▸ **What is asked**: Please quote every line word for word.

---

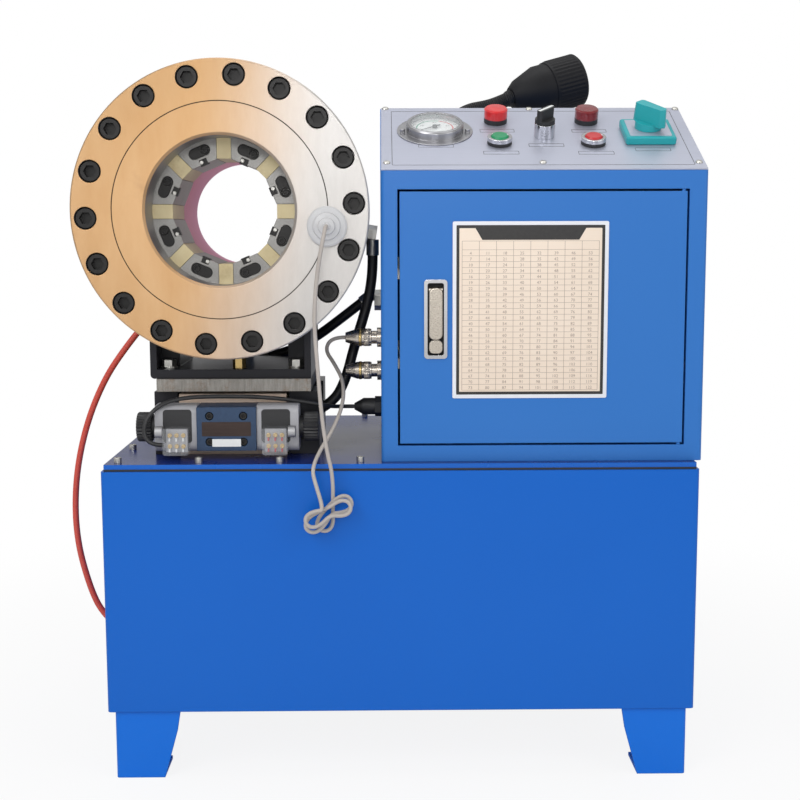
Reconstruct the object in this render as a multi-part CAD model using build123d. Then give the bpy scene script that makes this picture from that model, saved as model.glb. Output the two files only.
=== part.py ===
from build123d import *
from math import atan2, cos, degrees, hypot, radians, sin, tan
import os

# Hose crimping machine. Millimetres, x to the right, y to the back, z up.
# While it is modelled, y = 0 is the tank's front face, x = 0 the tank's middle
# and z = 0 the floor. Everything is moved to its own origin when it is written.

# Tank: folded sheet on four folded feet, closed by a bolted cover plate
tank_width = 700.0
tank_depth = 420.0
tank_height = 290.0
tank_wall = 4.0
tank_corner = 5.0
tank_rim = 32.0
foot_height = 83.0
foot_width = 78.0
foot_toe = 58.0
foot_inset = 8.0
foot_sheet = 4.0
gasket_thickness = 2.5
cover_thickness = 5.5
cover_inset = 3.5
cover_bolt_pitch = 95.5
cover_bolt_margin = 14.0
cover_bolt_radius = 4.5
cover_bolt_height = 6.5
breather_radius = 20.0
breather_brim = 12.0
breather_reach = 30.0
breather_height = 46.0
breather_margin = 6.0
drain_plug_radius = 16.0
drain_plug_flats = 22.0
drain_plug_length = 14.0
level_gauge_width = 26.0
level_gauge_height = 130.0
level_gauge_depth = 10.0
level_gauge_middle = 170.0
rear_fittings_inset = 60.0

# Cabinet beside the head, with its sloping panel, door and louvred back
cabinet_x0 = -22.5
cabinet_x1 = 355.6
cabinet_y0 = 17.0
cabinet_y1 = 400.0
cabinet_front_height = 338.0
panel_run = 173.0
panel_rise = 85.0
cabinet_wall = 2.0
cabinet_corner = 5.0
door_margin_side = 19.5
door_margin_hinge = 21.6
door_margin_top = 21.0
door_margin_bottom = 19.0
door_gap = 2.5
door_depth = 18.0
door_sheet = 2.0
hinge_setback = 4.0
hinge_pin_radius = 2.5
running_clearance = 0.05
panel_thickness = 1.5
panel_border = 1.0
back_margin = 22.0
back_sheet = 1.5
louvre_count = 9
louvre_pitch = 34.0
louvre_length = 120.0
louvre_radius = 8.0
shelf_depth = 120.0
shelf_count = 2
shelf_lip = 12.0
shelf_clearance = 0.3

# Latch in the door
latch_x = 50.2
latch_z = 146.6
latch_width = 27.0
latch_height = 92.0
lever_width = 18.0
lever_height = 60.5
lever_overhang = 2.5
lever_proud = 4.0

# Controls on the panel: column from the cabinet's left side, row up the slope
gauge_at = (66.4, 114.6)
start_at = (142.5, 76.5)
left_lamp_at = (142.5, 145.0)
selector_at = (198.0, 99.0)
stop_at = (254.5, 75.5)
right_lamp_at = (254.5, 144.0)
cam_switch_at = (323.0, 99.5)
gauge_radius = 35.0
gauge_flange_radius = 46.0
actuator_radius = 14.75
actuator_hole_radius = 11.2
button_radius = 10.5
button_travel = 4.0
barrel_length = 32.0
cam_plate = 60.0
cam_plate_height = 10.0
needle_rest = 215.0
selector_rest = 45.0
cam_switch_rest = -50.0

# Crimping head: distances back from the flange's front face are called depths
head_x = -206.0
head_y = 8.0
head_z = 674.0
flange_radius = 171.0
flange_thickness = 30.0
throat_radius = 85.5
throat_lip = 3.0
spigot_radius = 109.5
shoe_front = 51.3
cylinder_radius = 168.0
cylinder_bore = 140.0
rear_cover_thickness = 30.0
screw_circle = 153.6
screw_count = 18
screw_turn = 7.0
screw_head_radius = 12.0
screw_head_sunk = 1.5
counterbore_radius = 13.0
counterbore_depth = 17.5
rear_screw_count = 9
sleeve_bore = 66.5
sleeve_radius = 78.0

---

▸ **Task answer**:
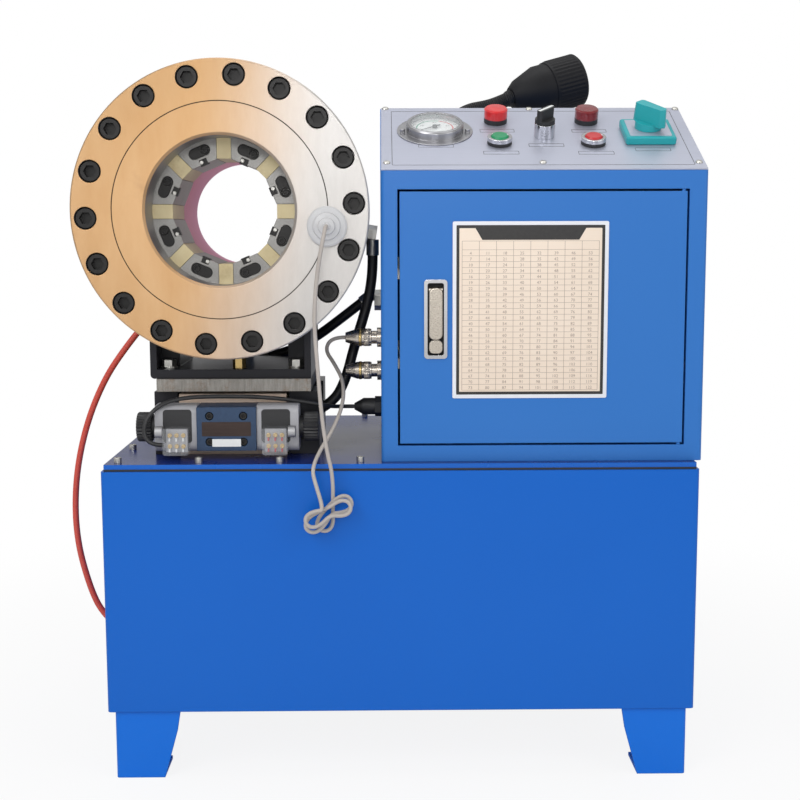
Reconstruct the object in this render as a multi-part CAD model using build123d. Then give the bpy scene script that makes this picture from that model, saved as model.glb. Output the two files only.
=== part.py ===
from build123d import *
from math import atan2, cos, degrees, hypot, radians, sin, tan
import os

# Hose crimping machine. Millimetres, x to the right, y to the back, z up.
# While it is modelled, y = 0 is the tank's front face, x = 0 the tank's middle
# and z = 0 the floor. Everything is moved to its own origin when it is written.

# Tank: folded sheet on four folded feet, closed by a bolted cover plate
tank_width = 700.0
tank_depth = 420.0
tank_height = 290.0
tank_wall = 4.0
tank_corner = 5.0
tank_rim = 32.0
foot_height = 83.0
foot_width = 78.0
foot_toe = 58.0
foot_inset = 8.0
foot_sheet = 4.0
gasket_thickness = 2.5
cover_thickness = 5.5
cover_inset = 3.5
cover_bolt_pitch = 95.5
cover_bolt_margin = 14.0
cover_bolt_radius = 4.5
cover_bolt_height = 6.5
breather_radius = 20.0
breather_brim = 12.0
breather_reach = 30.0
breather_height = 46.0
breather_margin = 6.0
drain_plug_radius = 16.0
drain_plug_flats = 22.0
drain_plug_length = 14.0
level_gauge_width = 26.0
level_gauge_height = 130.0
level_gauge_depth = 10.0
level_gauge_middle = 170.0
rear_fittings_inset = 60.0

# Cabinet beside the head, with its sloping panel, door and louvred back
cabinet_x0 = -22.5
cabinet_x1 = 355.6
cabinet_y0 = 17.0
cabinet_y1 = 400.0
cabinet_front_height = 338.0
panel_run = 173.0
panel_rise = 85.0
cabinet_wall = 2.0
cabinet_corner = 5.0
door_margin_side = 19.5
door_margin_hinge = 21.6
door_margin_top = 21.0
door_margin_bottom = 19.0
door_gap = 2.5
door_depth = 18.0
door_sheet = 2.0
hinge_setback = 4.0
hinge_pin_radius = 2.5
running_clearance = 0.05
panel_thickness = 1.5
panel_border = 1.0
back_margin = 22.0
back_sheet = 1.5
louvre_count = 9
louvre_pitch = 34.0
louvre_length = 120.0
louvre_radius = 8.0
shelf_depth = 120.0
shelf_count = 2
shelf_lip = 12.0
shelf_clearance = 0.3

# Latch in the door
latch_x = 50.2
latch_z = 146.6
latch_width = 27.0
latch_height = 92.0
lever_width = 18.0
lever_height = 60.5
lever_overhang = 2.5
lever_proud = 4.0

# Controls on the panel: column from the cabinet's left side, row up the slope
gauge_at = (66.4, 114.6)
start_at = (142.5, 76.5)
left_lamp_at = (142.5, 145.0)
selector_at = (198.0, 99.0)
stop_at = (254.5, 75.5)
right_lamp_at = (254.5, 144.0)
cam_switch_at = (323.0, 99.5)
gauge_radius = 35.0
gauge_flange_radius = 46.0
actuator_radius = 14.75
actuator_hole_radius = 11.2
button_radius = 10.5
button_travel = 4.0
barrel_length = 32.0
cam_plate = 60.0
cam_plate_height = 10.0
needle_rest = 215.0
selector_rest = 45.0
cam_switch_rest = -50.0

# Crimping head: distances back from the flange's front face are called depths
head_x = -206.0
head_y = 8.0
head_z = 674.0
flange_radius = 171.0
flange_thickness = 30.0
throat_radius = 85.5
throat_lip = 3.0
spigot_radius = 109.5
shoe_front = 51.3
cylinder_radius = 168.0
cylinder_bore = 140.0
rear_cover_thickness = 30.0
screw_circle = 153.6
screw_count = 18
screw_turn = 7.0
screw_head_radius = 12.0
screw_head_sunk = 1.5
counterbore_radius = 13.0
counterbore_depth = 17.5
rear_screw_count = 9
sleeve_bore = 66.5
sleeve_radius = 78.0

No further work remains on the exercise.